■ Exercise description ■
Output the full material exactly as it appears here.

+++++

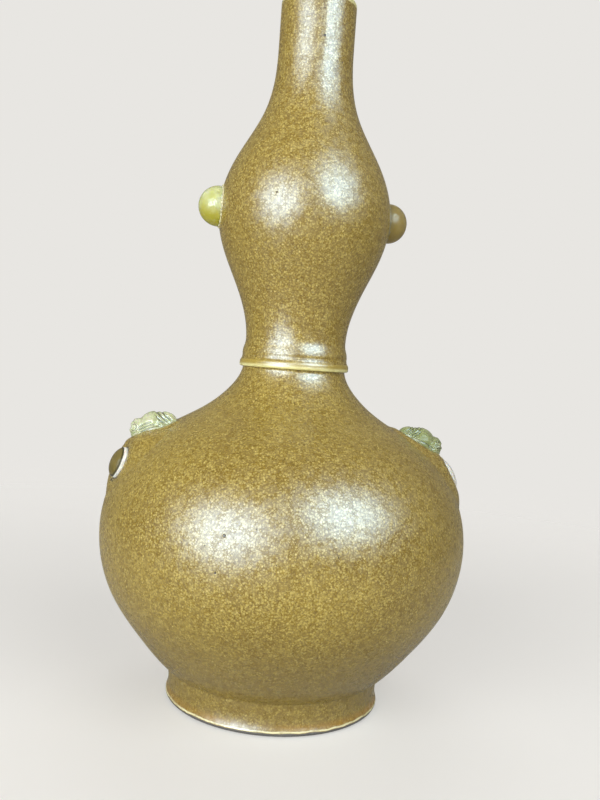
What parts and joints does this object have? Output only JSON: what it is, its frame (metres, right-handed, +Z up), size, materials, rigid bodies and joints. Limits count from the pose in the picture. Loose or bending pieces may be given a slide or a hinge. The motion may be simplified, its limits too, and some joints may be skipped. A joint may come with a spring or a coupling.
{
  "type": "gourd vase",
  "caption": "Glazed double-gourd bottle vase with a slim neck, a turned waist ridge, a foot ring and polished stones set in its shoulders and upper bulb.",
  "frame": {"origin": "middle of the resting face of the foot ring, on the vase's axis", "axes": "+Z up along the vase's axis, -Y towards the viewer, the stones at +X and -X"},
  "size_m": [0.1306, 0.1306, 0.25],
  "materials": {
    "glaze": "satin olive tea dust glaze with fine golden flecks",
    "dome_jade": "polished translucent yellow-green jade",
    "carved_jade": "polished pale celadon jade",
    "agate": "polished banded agate, a white ring round a brown-green middle",
    "setting_cement": "matt pale setting cement"
  },
  "bodies": {
    "root": {"gourd_body": "glaze", "left_dome": "dome_jade", "left_dome_cement": "setting_cement", "left_amulet": "carved_jade", "left_amulet_cement": "setting_cement", "left_agate": "agate", "left_agate_cement": "setting_cement", "right_dome": "dome_jade", "right_dome_cement": "setting_cement", "right_amulet": "carved_jade", "right_amulet_cement": "setting_cement", "right_agate": "agate", "right_agate_cement": "setting_cement"}
  },
  "joints": []
}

+++++

■ Solution for this exercise ■
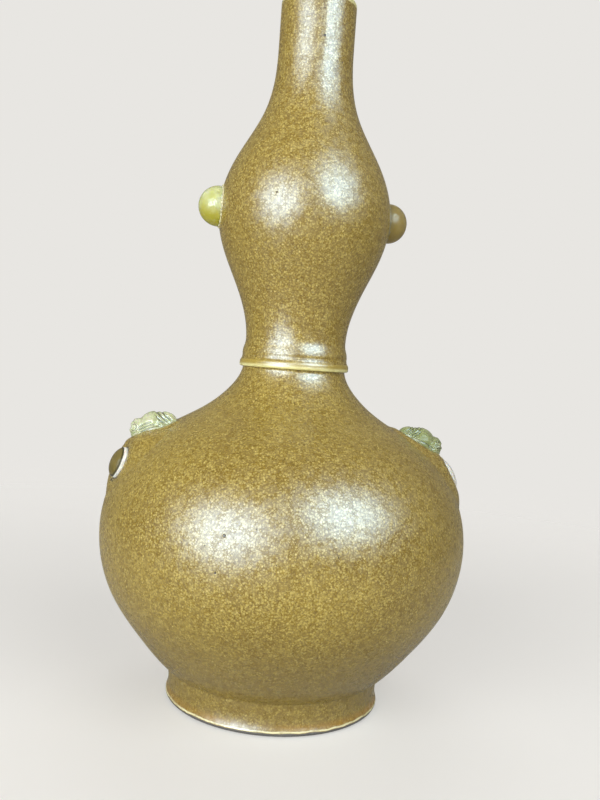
What parts and joints does this object have? Output only JSON: what it is, its frame (metres, right-handed, +Z up), size, materials, rigid bodies and joints. Limits count from the pose in the picture. Loose or bending pieces may be given a slide or a hinge. The motion may be simplified, its limits too, and some joints may be skipped. A joint may come with a spring or a coupling.
{
  "type": "gourd vase",
  "caption": "Glazed double-gourd bottle vase with a slim neck, a turned waist ridge, a foot ring and polished stones set in its shoulders and upper bulb.",
  "frame": {"origin": "middle of the resting face of the foot ring, on the vase's axis", "axes": "+Z up along the vase's axis, -Y towards the viewer, the stones at +X and -X"},
  "size_m": [0.1306, 0.1306, 0.25],
  "materials": {
    "glaze": "satin olive tea dust glaze with fine golden flecks",
    "dome_jade": "polished translucent yellow-green jade",
    "carved_jade": "polished pale celadon jade",
    "agate": "polished banded agate, a white ring round a brown-green middle",
    "setting_cement": "matt pale setting cement"
  },
  "bodies": {
    "root": {"gourd_body": "glaze", "left_dome": "dome_jade", "left_dome_cement": "setting_cement", "left_amulet": "carved_jade", "left_amulet_cement": "setting_cement", "left_agate": "agate", "left_agate_cement": "setting_cement", "right_dome": "dome_jade", "right_dome_cement": "setting_cement", "right_amulet": "carved_jade", "right_amulet_cement": "setting_cement", "right_agate": "agate", "right_agate_cement": "setting_cement"}
  },
  "joints": []
}